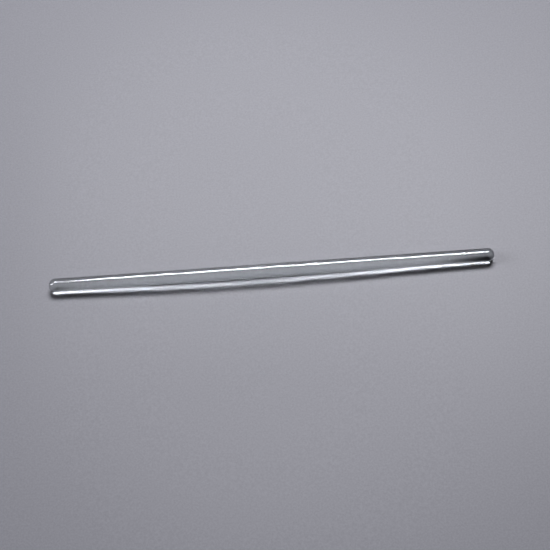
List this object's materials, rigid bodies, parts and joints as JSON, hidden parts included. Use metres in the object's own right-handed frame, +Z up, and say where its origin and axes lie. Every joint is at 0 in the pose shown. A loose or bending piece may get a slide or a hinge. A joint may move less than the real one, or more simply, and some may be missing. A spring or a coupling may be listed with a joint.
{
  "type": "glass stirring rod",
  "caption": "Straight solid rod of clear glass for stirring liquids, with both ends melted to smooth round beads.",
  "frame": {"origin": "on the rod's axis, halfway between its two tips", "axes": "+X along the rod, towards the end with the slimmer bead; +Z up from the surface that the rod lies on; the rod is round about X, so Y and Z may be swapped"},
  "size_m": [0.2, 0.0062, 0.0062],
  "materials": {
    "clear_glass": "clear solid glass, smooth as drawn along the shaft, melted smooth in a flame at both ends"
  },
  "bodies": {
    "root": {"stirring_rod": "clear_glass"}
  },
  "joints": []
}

·····

**Aim**
Determine how many lines contain the word "frame" and reply with that number alone.

**Written answer**
2